Aim:
Read through the data and report every line in which the word "piece" occurs.

===== Material shown =====

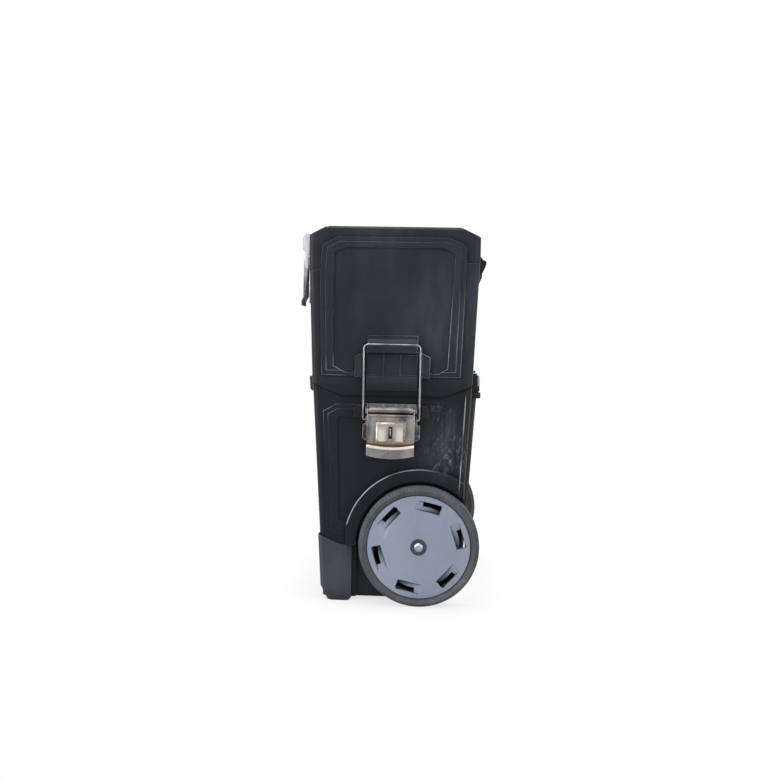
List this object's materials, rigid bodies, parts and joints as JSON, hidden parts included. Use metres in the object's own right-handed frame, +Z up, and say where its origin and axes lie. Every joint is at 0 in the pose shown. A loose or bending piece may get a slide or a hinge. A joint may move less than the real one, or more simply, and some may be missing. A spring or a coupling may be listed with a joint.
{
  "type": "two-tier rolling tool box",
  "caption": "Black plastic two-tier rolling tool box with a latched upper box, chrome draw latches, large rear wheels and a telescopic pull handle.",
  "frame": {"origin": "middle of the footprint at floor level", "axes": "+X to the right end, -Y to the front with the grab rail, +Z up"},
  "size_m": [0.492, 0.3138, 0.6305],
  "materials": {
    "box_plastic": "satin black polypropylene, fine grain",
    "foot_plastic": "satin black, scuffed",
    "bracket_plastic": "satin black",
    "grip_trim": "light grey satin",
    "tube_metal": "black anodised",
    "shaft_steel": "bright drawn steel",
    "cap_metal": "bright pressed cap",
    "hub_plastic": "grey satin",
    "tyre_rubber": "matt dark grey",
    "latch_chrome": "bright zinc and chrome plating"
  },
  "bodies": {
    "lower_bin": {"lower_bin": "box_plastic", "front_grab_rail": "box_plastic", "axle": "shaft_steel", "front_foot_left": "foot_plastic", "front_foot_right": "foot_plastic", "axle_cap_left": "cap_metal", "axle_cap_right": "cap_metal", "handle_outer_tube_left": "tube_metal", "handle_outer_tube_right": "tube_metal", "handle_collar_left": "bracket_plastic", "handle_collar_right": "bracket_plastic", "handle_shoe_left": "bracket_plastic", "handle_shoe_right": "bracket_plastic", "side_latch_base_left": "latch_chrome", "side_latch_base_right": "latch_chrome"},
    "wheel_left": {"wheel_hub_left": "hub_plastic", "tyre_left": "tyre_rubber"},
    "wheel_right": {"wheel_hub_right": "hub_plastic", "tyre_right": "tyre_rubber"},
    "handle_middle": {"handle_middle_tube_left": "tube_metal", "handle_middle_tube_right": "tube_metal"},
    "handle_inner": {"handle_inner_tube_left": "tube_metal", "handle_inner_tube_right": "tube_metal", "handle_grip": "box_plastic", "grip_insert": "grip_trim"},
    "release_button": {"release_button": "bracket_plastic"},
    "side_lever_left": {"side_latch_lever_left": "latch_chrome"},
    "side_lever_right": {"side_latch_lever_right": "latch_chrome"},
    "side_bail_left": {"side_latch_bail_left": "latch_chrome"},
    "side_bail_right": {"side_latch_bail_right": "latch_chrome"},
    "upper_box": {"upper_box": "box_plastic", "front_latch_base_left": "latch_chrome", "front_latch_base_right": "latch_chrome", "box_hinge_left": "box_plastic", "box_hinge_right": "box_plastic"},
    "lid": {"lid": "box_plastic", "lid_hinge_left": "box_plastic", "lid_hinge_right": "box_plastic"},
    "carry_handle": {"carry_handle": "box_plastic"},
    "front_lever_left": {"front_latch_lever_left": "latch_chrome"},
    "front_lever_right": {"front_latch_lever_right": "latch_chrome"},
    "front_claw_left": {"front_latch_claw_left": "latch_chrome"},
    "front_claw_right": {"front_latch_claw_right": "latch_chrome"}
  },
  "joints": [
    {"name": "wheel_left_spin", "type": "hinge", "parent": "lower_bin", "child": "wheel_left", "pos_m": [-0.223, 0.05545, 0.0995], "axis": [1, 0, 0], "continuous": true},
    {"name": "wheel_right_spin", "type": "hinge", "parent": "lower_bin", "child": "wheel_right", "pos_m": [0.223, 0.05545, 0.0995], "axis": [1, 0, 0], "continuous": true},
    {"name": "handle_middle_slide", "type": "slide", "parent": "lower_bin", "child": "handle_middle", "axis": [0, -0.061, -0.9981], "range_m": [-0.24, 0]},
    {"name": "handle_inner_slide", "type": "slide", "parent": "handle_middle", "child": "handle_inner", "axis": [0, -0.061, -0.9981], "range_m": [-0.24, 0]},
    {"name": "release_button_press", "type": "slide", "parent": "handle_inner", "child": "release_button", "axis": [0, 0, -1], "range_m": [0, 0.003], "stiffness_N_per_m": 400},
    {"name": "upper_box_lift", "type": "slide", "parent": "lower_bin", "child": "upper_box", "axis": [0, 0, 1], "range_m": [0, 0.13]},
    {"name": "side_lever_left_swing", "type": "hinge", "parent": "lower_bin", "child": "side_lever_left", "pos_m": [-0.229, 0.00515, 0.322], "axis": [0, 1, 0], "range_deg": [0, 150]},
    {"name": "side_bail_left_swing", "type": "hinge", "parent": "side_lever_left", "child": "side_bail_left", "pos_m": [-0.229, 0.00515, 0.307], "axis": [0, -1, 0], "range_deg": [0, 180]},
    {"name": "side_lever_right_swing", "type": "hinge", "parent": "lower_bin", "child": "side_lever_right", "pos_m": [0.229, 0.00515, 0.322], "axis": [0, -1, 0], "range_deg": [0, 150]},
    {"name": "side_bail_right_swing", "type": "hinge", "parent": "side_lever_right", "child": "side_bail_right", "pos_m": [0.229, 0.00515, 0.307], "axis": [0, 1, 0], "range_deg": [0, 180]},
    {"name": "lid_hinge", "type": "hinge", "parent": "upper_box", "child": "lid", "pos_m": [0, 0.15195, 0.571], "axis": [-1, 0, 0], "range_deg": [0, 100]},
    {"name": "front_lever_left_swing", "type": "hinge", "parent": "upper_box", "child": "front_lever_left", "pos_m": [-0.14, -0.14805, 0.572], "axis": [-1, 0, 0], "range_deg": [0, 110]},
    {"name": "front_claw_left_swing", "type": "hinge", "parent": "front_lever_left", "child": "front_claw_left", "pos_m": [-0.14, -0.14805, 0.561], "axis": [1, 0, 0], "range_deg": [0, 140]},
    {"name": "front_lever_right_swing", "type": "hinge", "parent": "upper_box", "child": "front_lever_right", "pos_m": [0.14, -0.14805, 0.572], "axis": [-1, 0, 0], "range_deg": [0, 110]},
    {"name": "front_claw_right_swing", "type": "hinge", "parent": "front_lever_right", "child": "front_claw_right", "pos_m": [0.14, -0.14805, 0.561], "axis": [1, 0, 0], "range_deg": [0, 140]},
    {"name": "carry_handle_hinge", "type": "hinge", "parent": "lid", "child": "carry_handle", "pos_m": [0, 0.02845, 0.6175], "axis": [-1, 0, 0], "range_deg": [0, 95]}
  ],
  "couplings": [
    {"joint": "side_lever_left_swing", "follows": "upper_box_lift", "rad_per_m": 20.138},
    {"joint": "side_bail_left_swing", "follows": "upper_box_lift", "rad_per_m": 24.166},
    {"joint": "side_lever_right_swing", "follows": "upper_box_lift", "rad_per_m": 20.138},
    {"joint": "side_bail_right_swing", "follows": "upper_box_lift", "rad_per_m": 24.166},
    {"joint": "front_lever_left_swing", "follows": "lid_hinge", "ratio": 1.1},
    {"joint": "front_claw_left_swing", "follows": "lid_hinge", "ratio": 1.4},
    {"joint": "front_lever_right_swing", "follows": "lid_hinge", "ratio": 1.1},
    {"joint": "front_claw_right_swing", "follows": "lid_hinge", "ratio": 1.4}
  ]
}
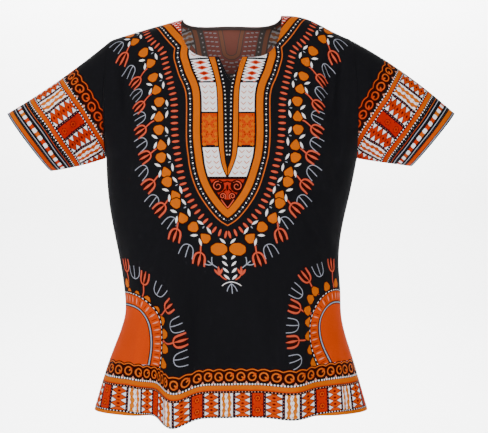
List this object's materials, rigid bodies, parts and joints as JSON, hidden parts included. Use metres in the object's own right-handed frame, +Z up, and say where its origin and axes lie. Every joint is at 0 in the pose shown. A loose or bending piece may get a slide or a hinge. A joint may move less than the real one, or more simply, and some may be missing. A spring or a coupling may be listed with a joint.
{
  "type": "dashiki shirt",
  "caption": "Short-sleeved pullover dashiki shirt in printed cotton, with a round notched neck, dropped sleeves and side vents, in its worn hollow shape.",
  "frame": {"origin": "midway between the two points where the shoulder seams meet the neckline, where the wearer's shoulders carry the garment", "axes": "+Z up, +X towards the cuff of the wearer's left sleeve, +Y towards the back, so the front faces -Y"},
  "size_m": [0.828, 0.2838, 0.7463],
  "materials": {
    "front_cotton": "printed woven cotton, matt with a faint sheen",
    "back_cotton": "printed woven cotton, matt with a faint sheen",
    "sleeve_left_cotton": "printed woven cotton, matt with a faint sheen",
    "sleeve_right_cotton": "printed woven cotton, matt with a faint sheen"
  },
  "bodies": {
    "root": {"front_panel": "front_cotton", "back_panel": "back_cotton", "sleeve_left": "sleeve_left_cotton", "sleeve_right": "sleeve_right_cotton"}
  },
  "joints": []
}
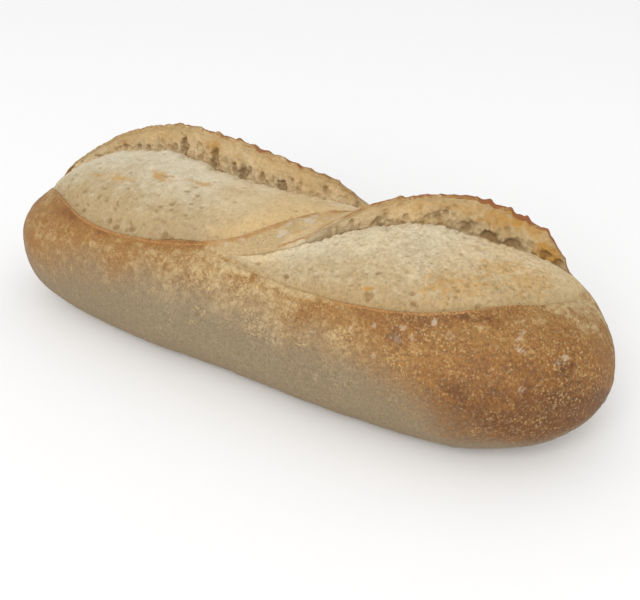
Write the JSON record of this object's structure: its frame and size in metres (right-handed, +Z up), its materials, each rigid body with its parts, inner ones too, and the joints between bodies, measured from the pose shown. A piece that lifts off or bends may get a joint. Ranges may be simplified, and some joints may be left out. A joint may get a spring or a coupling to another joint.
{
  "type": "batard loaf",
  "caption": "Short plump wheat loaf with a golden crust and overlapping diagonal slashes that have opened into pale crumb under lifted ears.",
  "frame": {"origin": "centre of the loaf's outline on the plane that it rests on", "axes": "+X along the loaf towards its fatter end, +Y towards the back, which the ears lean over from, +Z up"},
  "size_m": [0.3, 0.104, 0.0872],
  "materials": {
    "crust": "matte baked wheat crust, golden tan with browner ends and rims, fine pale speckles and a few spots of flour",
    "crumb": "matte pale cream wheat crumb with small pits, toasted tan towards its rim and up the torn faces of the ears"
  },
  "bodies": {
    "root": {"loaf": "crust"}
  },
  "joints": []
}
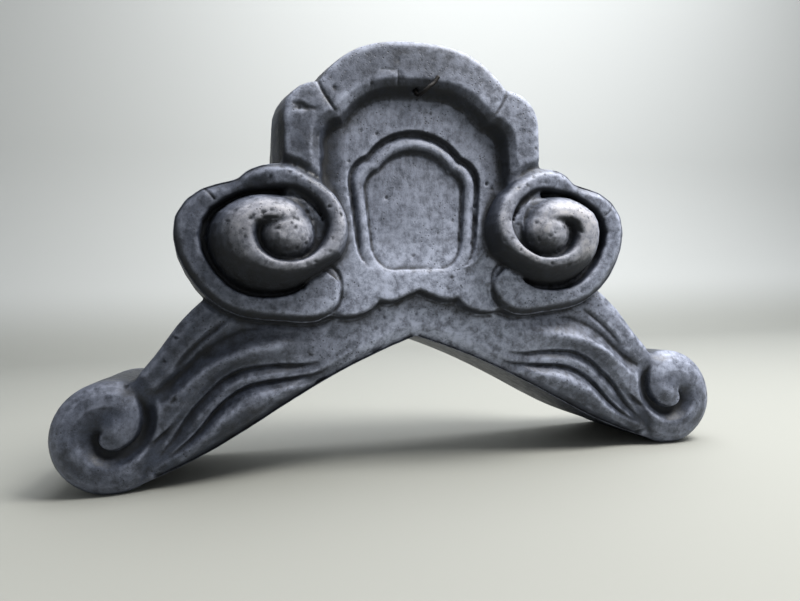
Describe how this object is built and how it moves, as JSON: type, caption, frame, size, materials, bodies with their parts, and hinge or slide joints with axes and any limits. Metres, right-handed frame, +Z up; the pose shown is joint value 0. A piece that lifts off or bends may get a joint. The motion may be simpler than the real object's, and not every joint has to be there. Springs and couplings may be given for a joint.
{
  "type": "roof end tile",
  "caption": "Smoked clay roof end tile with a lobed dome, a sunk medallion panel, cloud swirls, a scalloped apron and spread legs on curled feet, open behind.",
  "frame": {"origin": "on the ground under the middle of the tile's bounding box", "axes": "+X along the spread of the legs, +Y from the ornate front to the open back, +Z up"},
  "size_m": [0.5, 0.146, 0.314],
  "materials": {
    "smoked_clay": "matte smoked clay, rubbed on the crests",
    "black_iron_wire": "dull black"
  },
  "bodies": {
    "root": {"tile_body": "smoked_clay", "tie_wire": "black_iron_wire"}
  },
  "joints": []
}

=====

Exercise result:
List this object's materials, rigid bodies, parts and joints as JSON, hidden parts included. Use metres in the object's own right-handed frame, +Z up, and say where its origin and axes lie. Every joint is at 0 in the pose shown. A loose or bending piece may get a slide or a hinge. A joint may move less than the real one, or more simply, and some may be missing. A spring or a coupling may be listed with a joint.
List this object's materials, rigid bodies, parts and joints as JSON, hidden parts included. Use metres in the object's own right-handed frame, +Z up, and say where its origin and axes lie. Every joint is at 0 in the pose shown. A loose or bending piece may get a slide or a hinge. A joint may move less than the real one, or more simply, and some may be missing. A spring or a coupling may be listed with a joint.
Write the JSON record of this object's structure: its frame and size in metres (right-handed, +Z up), its materials, each rigid body with its parts, inner ones too, and the joints between bodies, measured from the pose shown. A piece that lifts off or bends may get a joint. Ranges may be simplified, and some joints may be left out. A joint may get a spring or a coupling to another joint.
Describe how this object is built and how it moves, as JSON: type, caption, frame, size, materials, bodies with their parts, and hinge or slide joints with axes and any limits. Metres, right-handed frame, +Z up; the pose shown is joint value 0. A piece that lifts off or bends may get a joint. The motion may be simpler than the real object's, and not every joint has to be there. Springs and couplings may be given for a joint.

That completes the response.